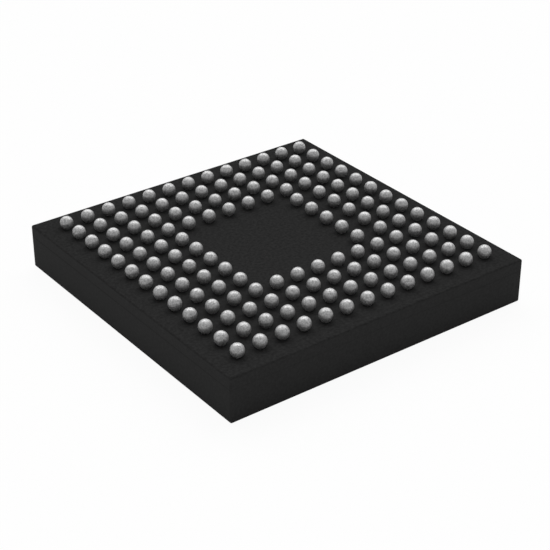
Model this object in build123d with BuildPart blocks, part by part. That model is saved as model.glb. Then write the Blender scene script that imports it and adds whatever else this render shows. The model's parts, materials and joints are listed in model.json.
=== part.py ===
from build123d import *
import os
from math import cos, radians, sin

# A display driver in a fine-pitch ball grid array package, lying on its marking face with
# its solder balls up. Sizes are in millimetres. The origin is the centre of the flat marking
# face, +Z points out of the ball side, and the sides of the body lie along X and Y.

# Ball array: rows of lands on a square grid, with a bare square left in the middle
ball_pitch = 0.50
balls_per_row = 13
ring_depth = 4
ball_diameter = 0.28
ball_centre_height = 0.115  # of a ball's centre above the solder mask
inner_row_shift = 0.10  # how much nearer the centre some balls of the right inner row stand
shifted_balls = 5

# Body: mould cap, solder mask, laminate core and solder mask, sawn flush all round
edge_margin = 0.54  # from the centres of the outer balls to the side of the body
edge_radius = 0.04
cap_thickness = 0.70
mask_thickness = 0.025
core_thickness = 0.21
dimple_diameter = 0.60
dimple_depth = 0.03
dimple_inset = 0.80  # of the dimple's centre from both sides at its corner

# Copper on both faces of the core
copper_thickness = 0.015
land_diameter = 0.25
mask_opening_diameter = 0.18
via_diameter = 0.10
via_pad_diameter = 0.20
trace_width = 0.03
link_width = 0.07
lane_offset = 0.20  # from the centre of a via to a trace that passes it
finger_pitch = 0.12
finger_length = 0.18
finger_width = 0.06
window_margin = 0.03  # of opened mask round a row of fingers

# Die, the film that holds it, and its wires
die_side = 3.90
die_thickness = 0.25
film_thickness = 0.03
pad_inset = 0.08  # of the bond pads from the side of the die
pad_end_margin = 0.20  # of the first and last pad from the corners of the die
wire_diameter = 0.025
bond_ball_diameter = 0.06
bond_ball_height = 0.015
loop_height = 0.12
loop_radius = 0.05
flat_share = 0.4  # of a wire's run that stays level before it goes down to its finger
stitch_length = 0.06
stitch_width = 0.04

# Heights of the faces between the layers
core_bottom = cap_thickness + mask_thickness
core_top = core_bottom + core_thickness
body_top = core_top + mask_thickness
land_face = core_top + copper_thickness
finger_face = core_bottom - copper_thickness
ball_centre_z = body_top + ball_centre_height
die_back = cap_thickness - film_thickness
die_face = die_back - die_thickness

# Places on the grid, where the rings of balls are counted in pitches from the centre
outer_ring = (balls_per_row - 1) // 2
inner_ring = outer_ring - ring_depth + 1
body_side = 2 * outer_ring * ball_pitch + 2 * edge_margin
finger_ring = (outer_ring - 1) * ball_pitch
sides = {"back": 0, "left": 90, "front": 180, "right": 270}
row_letters = "abcdefghjklmnprtuvwy"


def side_plane(angle, height):
    """The plane at a height whose Y axis points out of one side of the package."""
    turn = radians(angle)
    return Plane(origin=(0, 0, height), x_dir=(cos(turn), sin(turn), 0), z_dir=(0, 0, 1))


def side_lands(side):
    """The lands of one side's quarter of the array and their vias, on that side's plane."""
    lands = []
    for ring in range(inner_ring, outer_ring + 1):
        for column in range(-ring, ring):
            shifted = side == "right" and ring == inner_ring and abs(column) <= shifted_balls // 2
            shift = inner_row_shift if shifted else 0
            land = (column * ball_pitch, ring * ball_pitch - shift)
            via = ((column + 0.5) * ball_pitch, (ring + 0.5) * ball_pitch)
            lands.append((land, via))
    return lands


def half_side_nets():
    """The vias that half a side's fingers lead to, from the middle finger outwards.

    Each comes with its lane, which is how far beside the column its trace passes a nearer via.
    """
    nets = []
    for step in range(outer_ring):
        column = (step + 0.5) * ball_pitch
        first_ring = max(step + 1, inner_ring)
        rows = [(ring + 0.5) * ball_pitch for ring in range(first_ring, outer_ring + 1)]
        full = first_ring == inner_ring
        inward = [row for row in rows if row < finger_ring]
        outward = [row for row in rows if row > finger_ring]
        for row in inward + (outward if full else outward[::-1]):
            lane = lane_offset if full and row > finger_ring else -lane_offset
            passes_via = abs(row - finger_ring) > ball_pitch
            nets.append(((column, row), lane if passes_via else 0))
    return nets


def trace_route(finger_x, via, lane):
    """The points of a trace from the middle of its finger to its via."""
    column, row = via
    out = 1 if row > finger_ring else -1
    finger_end = finger_ring + out * finger_length / 2
    route = [(finger_x, finger_ring), (finger_x, finger_end)]
    if lane:
        knee = (finger_end + finger_ring + out * ball_pitch / 2) / 2
        route.append((column + lane, knee))
        route.append((column + lane, row - out * abs(lane)))
    route.append(via)
    return route


def bond_wire(pad_x, finger_x):
    """A wire of the back side: a ball on its pad, a loop, and a stitch pressed onto its finger."""
    run = Vector(finger_x - pad_x, stitch_y - pad_y, 0)
    wire_plane = Plane(origin=(pad_x, pad_y, 0), x_dir=run, z_dir=run.cross(Vector(0, 0, 1)))
    with BuildPart() as wire:
        with BuildLine(wire_plane):
            FilletPolyline(
                (0, die_face),
                (0, die_face - loop_height),
                (flat_share * run.length, die_face - loop_height),
                (run.length, finger_face - wire_diameter / 2),
                radius=loop_radius,
            )
        with BuildSketch(Plane.XY.offset(die_face)):
            with Locations((pad_x, pad_y)):
                Circle(wire_diameter / 2)
        sweep()
        with BuildSketch(Plane.XY.offset(die_face)):
            with Locations((pad_x, pad_y)):
                Circle(bond_ball_diameter / 2)
        extrude(amount=-bond_ball_height)
        with BuildSketch(Plane.XY.offset(finger_face)):
            with Locations((finger_x, stitch_y)):
                Rectangle(stitch_width, stitch_length)
        extrude(amount=-wire_diameter)
    return wire.part


def layer(bottom, top):
    """A layer of the body between two heights, with the rounded sides that it is sawn to."""
    with BuildPart() as slab:
        with BuildSketch(Plane.XY.offset(bottom)):
            Rectangle(body_side, body_side)
        extrude(amount=top - bottom)
        add(envelope.part, mode=Mode.INTERSECT)
    return slab.part


def save(piece, name):
    """Labels a finished piece and writes it under its own name."""
    piece.part.label = name
    export_step(piece.part, f"parts/{name}.step")


nets = half_side_nets()
wires_per_side = 2 * len(nets)
pad_pitch = (die_side - 2 * pad_end_margin) / (wires_per_side - 1)
finger_row = [(step - (wires_per_side - 1) / 2) * finger_pitch for step in range(wires_per_side)]
pad_row = [(step - (wires_per_side - 1) / 2) * pad_pitch for step in range(wires_per_side)]
pad_y = die_side / 2 - pad_inset
stitch_y = finger_ring - finger_length / 4

# Envelope: the outer form that every layer of the body is sawn and rounded to
with BuildPart() as envelope:
    with BuildSketch():
        Rectangle(body_side, body_side)
    extrude(amount=body_top)
    fillet(envelope.edges(), edge_radius)

# Die and its film: glued by its back to the middle of the mask, with its pads facing down
with BuildPart() as die_attach_film:
    with BuildSketch(Plane.XY.offset(die_back)):
        Rectangle(die_side, die_side)
    extrude(amount=film_thickness)

with BuildPart() as silicon_die:
    with BuildSketch(Plane.XY.offset(die_face)):
        Rectangle(die_side, die_side)
    extrude(amount=die_thickness)

# Copper of one side on the die's face of the core: fingers, traces and via pads
with BuildPart() as finger_fan:
    with BuildSketch(Plane.XY.offset(core_bottom)):
        with BuildLine():
            for step, (via, lane) in enumerate(nets):
                finger_x = (step + 0.5) * finger_pitch
                for mirror in (1, -1):
                    Polyline(*[(mirror * x, y) for x, y in trace_route(finger_x, via, lane)])
        trace(line_width=trace_width)
        with Locations(*[(mirror * x, y) for (x, y), lane in nets for mirror in (1, -1)]):
            Circle(via_pad_diameter / 2)
        with Locations(*[(x, finger_ring) for x in finger_row]):
            Rectangle(finger_width, finger_length)
    extrude(amount=-copper_thickness)

# Wires of one side, the same on all four
with BuildPart() as wire_fan:
    add([bond_wire(pad_x, finger_x) for pad_x, finger_x in zip(pad_row, finger_row)])

# Lands of each side with their links and via pads, on the balls' face of the core
ball_lands = {}
openings = []
for side, angle in sides.items():
    plane = side_plane(angle, core_top)
    with BuildPart() as copper:
        with BuildSketch(plane):
            with BuildLine():
                for land, via in side_lands(side):
                    Line(land, via)
            trace(line_width=link_width)
            with Locations(*[land for land, via in side_lands(side)]):
                Circle(land_diameter / 2)
            with Locations(*[via for land, via in side_lands(side)]):
                Circle(via_pad_diameter / 2)
        extrude(amount=copper_thickness)
    ball_lands[side] = copper
    openings.extend(plane.from_local_coords(Vector(*land, 0)) for land, via in side_lands(side))

# Copper-filled vias through the core
via_places = []
for angle in sides.values():
    plane = side_plane(angle, core_bottom)
    for (x, y), lane in nets:
        via_places.extend(plane.from_local_coords(Vector(mirror * x, y, 0)) for mirror in (1, -1))
with BuildPart() as copper_vias:
    with BuildSketch(Plane.XY.offset(core_bottom)):
        with Locations(*[(place.X, place.Y) for place in via_places]):
            Circle(via_diameter / 2)
    extrude(amount=core_thickness)

# Laminate core, drilled for the vias
with BuildPart() as substrate_core:
    add(layer(core_bottom, core_top))
    add(copper_vias.part, mode=Mode.SUBTRACT)

# Solder mask of the ball side: it covers the copper and leaves an opening over each land
with BuildPart() as solder_mask_ball_side:
    add(layer(core_top, body_top))
    with BuildSketch(Plane.XY.offset(core_top)):
        with Locations(*[(place.X, place.Y) for place in openings]):
            Circle(mask_opening_diameter / 2)
    extrude(amount=mask_thickness, mode=Mode.SUBTRACT)
    add([copper.part for copper in ball_lands.values()], mode=Mode.SUBTRACT)

# Finger copper and wires of the four sides, turned from the back side's
die_side_copper = {}
bond_wires = {}
for side, angle in sides.items():
    with BuildPart() as copper:
        add(finger_fan.part, rotation=(0, 0, angle))
    with BuildPart() as wires:
        add(wire_fan.part, rotation=(0, 0, angle))
    die_side_copper[side] = copper
    bond_wires[side] = wires

# Windows in the die's side of the mask, one round each row of fingers
with BuildPart() as finger_windows:
    for angle in sides.values():
        with BuildSketch(side_plane(angle, cap_thickness)):
            with Locations((0, finger_ring)):
                Rectangle(
                    finger_row[-1] - finger_row[0] + finger_width + 2 * window_margin,
                    finger_length + 2 * window_margin,
                )
        extrude(amount=mask_thickness)

# Solder mask of the die's side
with BuildPart() as solder_mask_die_side:
    add(layer(cap_thickness, core_bottom))
    add(finger_windows.part, mode=Mode.SUBTRACT)
    add([copper.part for copper in die_side_copper.values()], mode=Mode.SUBTRACT)

# Mould cap: cast round the die and its wires and into the windows, with a shallow dimple
# in the marking face at the corner of the first ball
dimple_place = dimple_inset - body_side / 2
with BuildPart() as mould_cap:
    add(layer(0, cap_thickness))
    add(finger_windows.part)
    with BuildSketch():
        with Locations((dimple_place, dimple_place)):
            Circle(dimple_diameter / 2)
    extrude(amount=dimple_depth, mode=Mode.SUBTRACT)
    add([silicon_die.part, die_attach_film.part], mode=Mode.SUBTRACT)
    add([wires.part for wires in bond_wires.values()], mode=Mode.SUBTRACT)
    add([copper.part for copper in die_side_copper.values()], mode=Mode.SUBTRACT)

# Solder balls, a node for each row: each ball fills its mask opening and stands on its land
os.makedirs("parts", exist_ok=True)
rows = sorted({round(place.Y, 6) for place in openings}, reverse=True)
for letter, row in zip(row_letters, rows):
    places = [(place.X, place.Y) for place in openings if round(place.Y, 6) == row]
    with BuildPart() as solder_balls:
        with Locations(*[(x, y, ball_centre_z) for x, y in places]):
            Sphere(ball_diameter / 2)
        split(bisect_by=Plane.XY.offset(land_face))
        with BuildSketch(Plane.XY.offset(land_face)):
            with Locations(*places):
                Circle(mask_opening_diameter / 2)
        extrude(amount=ball_centre_z - land_face)
    save(solder_balls, f"solder_balls_row_{letter}")

save(mould_cap, "mould_cap")
save(silicon_die, "silicon_die")
save(die_attach_film, "die_attach_film")
save(solder_mask_die_side, "solder_mask_die_side")
save(substrate_core, "substrate_core")
save(copper_vias, "copper_vias")
save(solder_mask_ball_side, "solder_mask_ball_side")
for side in sides:
    save(bond_wires[side], f"bond_wires_{side}")
    save(die_side_copper[side], f"finger_copper_{side}")
    save(ball_lands[side], f"ball_lands_{side}")
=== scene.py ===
# %% [markdown]
# # A ball grid array package, seen from its ball side
# The chip lies on its marking face, so its solder balls point up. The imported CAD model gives
# every layer of the body at its real size. This script adds what CAD doesn't hold: the finish
# of each surface, smooth reflowed balls, the floor, the light and the camera.

# %% Load the model
import json
from math import acos, cos, degrees, pi, radians, sin, sqrt

import bmesh
import bpy
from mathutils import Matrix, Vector


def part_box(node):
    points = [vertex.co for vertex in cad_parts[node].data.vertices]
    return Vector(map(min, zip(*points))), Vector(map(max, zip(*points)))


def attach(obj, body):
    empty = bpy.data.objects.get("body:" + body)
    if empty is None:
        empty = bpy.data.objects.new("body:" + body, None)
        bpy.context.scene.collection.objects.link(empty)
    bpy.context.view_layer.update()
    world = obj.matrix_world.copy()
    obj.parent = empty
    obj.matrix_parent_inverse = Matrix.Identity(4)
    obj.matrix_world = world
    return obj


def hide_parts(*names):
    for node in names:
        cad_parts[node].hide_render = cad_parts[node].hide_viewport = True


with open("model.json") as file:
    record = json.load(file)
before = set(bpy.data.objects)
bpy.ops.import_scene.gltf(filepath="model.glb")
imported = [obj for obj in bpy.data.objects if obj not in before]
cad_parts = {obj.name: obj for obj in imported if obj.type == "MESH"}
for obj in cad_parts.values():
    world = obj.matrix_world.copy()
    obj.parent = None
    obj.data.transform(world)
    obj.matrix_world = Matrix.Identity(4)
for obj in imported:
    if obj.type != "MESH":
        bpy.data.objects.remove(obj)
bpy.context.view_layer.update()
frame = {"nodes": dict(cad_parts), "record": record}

MM = 0.001

# %% [markdown]
# ## Sizes
# Nothing is measured again here. The pitch comes from the mount in the record, and the heights
# and widths come from the boxes of the CAD pieces, so the looks follow the model if it changes.

# %% Read the sizes of the balls
array_mount = next(m for m in frame["record"]["mounts"] if m["name"] == "ball_array")
ball_pitch = array_mount["dims"]["spacing_x_mm"] * MM
ball_rows = sorted(name for name in frame["nodes"] if name.startswith("solder_balls_row_"))
first_row_low, first_row_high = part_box(ball_rows[0])
ball_radius = (first_row_high[1] - first_row_low[1]) / 2
ball_centre_z = first_row_high[2] - ball_radius
land_z = first_row_low[2]
balls_across = len(ball_rows)
print("balls", ball_radius / MM, "mm in radius,", balls_across, "rows,",
      ball_pitch / MM, "mm apart")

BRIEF
Repeat exactly, please, each line from the beginning of the data through the line with "window_margin = 0.03" in it, and only those lines.

EXPECTED OUTPUT
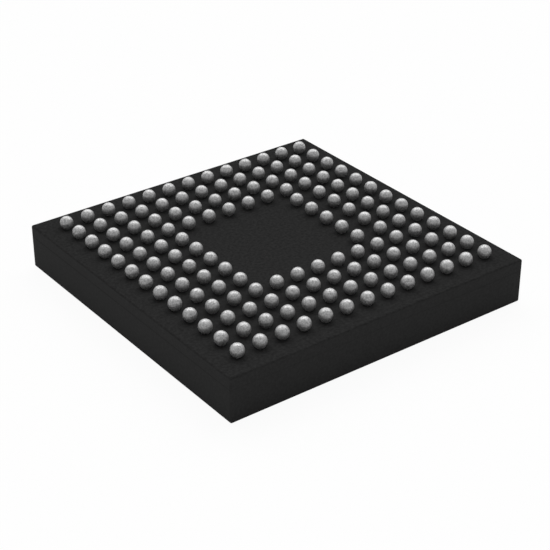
Model this object in build123d with BuildPart blocks, part by part. That model is saved as model.glb. Then write the Blender scene script that imports it and adds whatever else this render shows. The model's parts, materials and joints are listed in model.json.
=== part.py ===
from build123d import *
import os
from math import cos, radians, sin

# A display driver in a fine-pitch ball grid array package, lying on its marking face with
# its solder balls up. Sizes are in millimetres. The origin is the centre of the flat marking
# face, +Z points out of the ball side, and the sides of the body lie along X and Y.

# Ball array: rows of lands on a square grid, with a bare square left in the middle
ball_pitch = 0.50
balls_per_row = 13
ring_depth = 4
ball_diameter = 0.28
ball_centre_height = 0.115  # of a ball's centre above the solder mask
inner_row_shift = 0.10  # how much nearer the centre some balls of the right inner row stand
shifted_balls = 5

# Body: mould cap, solder mask, laminate core and solder mask, sawn flush all round
edge_margin = 0.54  # from the centres of the outer balls to the side of the body
edge_radius = 0.04
cap_thickness = 0.70
mask_thickness = 0.025
core_thickness = 0.21
dimple_diameter = 0.60
dimple_depth = 0.03
dimple_inset = 0.80  # of the dimple's centre from both sides at its corner

# Copper on both faces of the core
copper_thickness = 0.015
land_diameter = 0.25
mask_opening_diameter = 0.18
via_diameter = 0.10
via_pad_diameter = 0.20
trace_width = 0.03
link_width = 0.07
lane_offset = 0.20  # from the centre of a via to a trace that passes it
finger_pitch = 0.12
finger_length = 0.18
finger_width = 0.06
window_margin = 0.03  # of opened mask round a row of fingers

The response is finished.